Sunday, December 12, 2010

Middle East Justice Part 4 The Eastern Question

International relations in the Middle East have forged a sort of quadruple edged dagger. A dagger that is persistently stuck in the side of world politics.

The US tries to lasso ME power through local puppets, creating political instability and resistance, and ME leaders routinely suck on the tit of US power and material promises for short term gain, losing the ability for long term, organic growth, and lasting true power for their region.

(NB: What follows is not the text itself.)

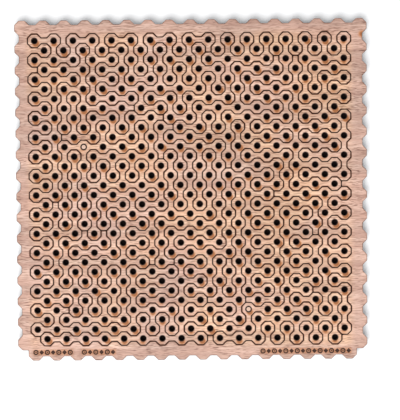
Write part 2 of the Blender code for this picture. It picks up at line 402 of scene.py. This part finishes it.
def make_veneer(name, scorched):
    """Bare veneer, with the laser's marks or without them."""
    material, tree, shader = new_material(name, SANDED_ROUGHNESS)
    coords = add(tree, "TexCoord", {}, "Object")
    colour, pores = wood_colour(tree, coords)
    if scorched:
        flat = add(tree, "VectorMath", (coords, (1, 1, 0)), operation="MULTIPLY")
        colour = cut_marks(tree, flat, laser_marks(tree, flat, colour))
    else:
        colour = add(tree, "Mix", {SHARE: 0.5, FROM: colour, TO: PLUG_WOOD}, **COLOUR)
    tree.links.new(colour, shader.inputs["Base Color"])
    depth = add(tree, "Math", (1.0, pores), operation="SUBTRACT")
    bump = add(tree, "Bump", {"Strength": 0.35, "Distance": PORE_DEPTH, "Height": depth})
    tree.links.new(bump, shader.inputs["Normal"])
    return material


veneer = make_veneer("bare_beech_veneer_laser_scorched", scorched=True)
plug_veneer = make_veneer("bare_beech_veneer_unscorched", scorched=False)
print("materials:", veneer.name, plug_veneer.name)

# %% [markdown]
# ## Burnt edges and engraving
# Where the laser passes it leaves charcoal brown plywood. The three plies still show as faint
# stripes, because their grain burns differently. The char is matt and a bit uneven.

# %% Charred edge
CHAR = linear("1E1009")
BURNT_BROWN = linear("633C25")
PLY_COUNT = 3
CHAR_PATCH = 1.2 * MM
CHAR_DEPTH = 0.05 * MM
CHAR_ROUGHNESS = 0.85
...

Political structures have been so manipulated over the years, it would take genius political minds and revolutionary determination to move toward sustainable politics for states like Iraq, Iran, Egypt and the Palestinians and Israel.
I will insert here an interesting academic list used by some to describe the political 'rules of the game' for Middle East international relations.  It is called the Eastern Question (taken from Matthew Hollands book, America and Egypt: From Roosevelt to Eisenhower).

1.  "Alliances and relationships change with every new situation or issue in a series of bewildering tactical moves."

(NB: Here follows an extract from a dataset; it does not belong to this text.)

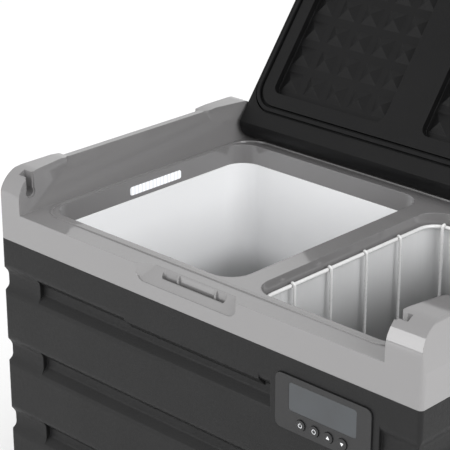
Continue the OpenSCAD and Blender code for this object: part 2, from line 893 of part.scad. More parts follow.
module fan_motor() {
    color("#3b3b3e") {
        bar_x(fan_x0 + fan_t - 3, fan_x0 + fan_t, fan_y, fan_z, 16);
        bar_x(fan_x0 + 7, fan_x0 + fan_t - 3, fan_y, fan_z, 12);
        bar_x(fan_x0 + 2.5, fan_x0 + 7, fan_y, fan_z, shaft_r);
    }
}

module fan_impeller() {
    color("#151516") {
        difference() {
            bar_x(fan_x0 + 1, fan_x0 + fan_t - 4, fan_y, fan_z, hub_r);
            bar_x(fan_x0 + 6, fan_x0 + fan_t - 3, fan_y, fan_z, hub_r - 2.5);
            bar_x(fan_x0 + 2, fan_x0 + 7, fan_y, fan_z, shaft_r + skim);
        }
        for (i = [0:blades - 1]) {
            translate([fan_x0 + 10.5, fan_y, fan_z]) rotate([i * 360 / blades, 0, 0])
                translate([0, hub_r - 0.6, 0]) rotate([0, blade_twist, 0])
                    translate([-blade_t / 2, 0, -blade_l / 2])
                        cube([blade_t, fan_r - hub_r, blade_l]);
        }
    }
}

module inverter_board() {
    top = inv_z + board_t;
    color("#2c6e49") block(inv_x0, inv_x1, inv_y0, inv_y1, inv_z, top);
    color("#202124") {
        for (i = [0:2]) {
            translate([inv_x0 + 14 + i * 20, inv_y0 + 14, top])
                cylinder(h = capacitor_h, r = capacitor_r);
        }
        // Choke
        block(inv_x1 - 32, inv_x1 - 8, inv_y0 + 8, inv_y0 + 28, top, top + 10.4);
        // Stand-offs
        for (x = [inv_x0 + 4, inv_x1 - 4], y = [inv_y0 + 4, inv_y1 - 4]) {
            translate([x, y, z_base]) cylinder(h = inv_z - z_base, r = 2.5);
        }
    }
}

module heat_sink() {
    color("#9fa3a7") {
        z = inv_z + board_t + 0.2;
        block(inv_x0 + 6, inv_x1 - 6, sink_y0, sink_y1, z, z + 3.2);
        for (i = [0:sink_fins - 1]) {
            x = inv_x0 + 8 + i * sink_pitch;
            block(x, x + 1.5, sink_y0, sink_y1, z + 3.2, z + sink_h);
        }
    }
}

module control_bezel() {
    x0 = panel_x - panel_l / 2;
    x1 = panel_x + panel_l / 2;
    z0 = panel_z - panel_h / 2;
    z1 = panel_z + panel_h / 2;
    color("#1e1e20") difference() {
        along_y(panel_face, panel_face + panel_d) round_rect(x0, x1, z0, z1, 7.8);
        along_y(panel_face + 4, panel_face + panel_d + over)
            round_rect(x0 + panel_wall, x1 - panel_wall, z0 + panel_wall, z1 - panel_wall, 4.8);
        along_y(panel_face - over, panel_face + window_d)
            round_rect(panel_x - window_half, panel_x + window_half, window_z0, window_z1, 3.2);
        block(panel_x - window_half + 6, panel_x + window_half - 6, panel_face, panel_face + 6,
              window_z0 + 5, window_z1 - 5);
        for (i = [0:3]) {
            bar_y(panel_face - over, panel_face + 6, button_x(i), button_z, button_r + gap);
        }
    }
}

function button_x(i) = panel_x + (i - 1.5) * button_pitch;

module display_window() {
    color("#0c1518") along_y(panel_face + 0.2, panel_face + 1.4)
        round_rect(panel_x - window_half + 0.2, panel_x + window_half - 0.2,
                   window_z0 + 0.2, window_z1 - 0.2, 3);
}

module display_board() {
    y = panel_face + 9.4;
    color("#2c6e49") block(panel_x - panel_l / 2 + 5, panel_x + panel_l / 2 - 5, y, y + board_t,
                           panel_z - panel_h / 2 + 4, panel_z + panel_h / 2 - 4);
    color("#101214") block(panel_x - window_half + 8, panel_x + window_half - 8,
                           panel_face + 2, y, window_z0 + 6, window_z1 - 6);
}

// A push button: cap through the bezel, retaining flange and stem behind it
module button(i) {
    x = button_x(i);
    flange_y = panel_face + 4.3;
    color("#2f3033") {
        bar_y(panel_face - 1.4, flange_y, x, button_z, button_r);
        bar_y(flange_y, flange_y + 1, x, button_z, button_r + 1.2);
        bar_y(flange_y + 1, panel_face + 7.9, x, button_z, 2);
    }
}

module power_button() {
    button(0);
}

module set_button() {
    button(1);
}

module up_button() {
    button(2);
}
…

2.  ME play major powers to their own political advantage

3.  Local problems become entangled in international problems

4.  Local moves are made to elicit or reject internat'l support

5.  Major powers get involved in the ME for their own advantage, and get entangled in local problems

6.  No power, local or internat'l can maintain hegemony over the ME

7.  Local and internat'l leaders use 8 main tactics and actions in the ME
     a.  the 'quick grab'
     b.  stubborn refusal to accept changes in the status quo
     c.  refusal to compromise on minor points
     d.  belief in endless tactical manuevering
     e.  "diplomatic counterpunching"
     f.   the habit of using third party negotiators
     g.  little distinction between tactic and strategy
     h.  obsession with zero-sum game

US neo-conservative politics have fallen into the traps of this game, and come out with a historical plague of terrorism on the west.   The overarching blunder they have made is quick grabs for hegemony in the region; and the consequence has been dire for us and the rest of the world, a fire of terrorism.

All of this leaving Palestinians with no solid, practical ally, and a gaggle of enemies, including erratic Arab states, who may seem like allies one day, and then clam up support the next, for carrots from the West.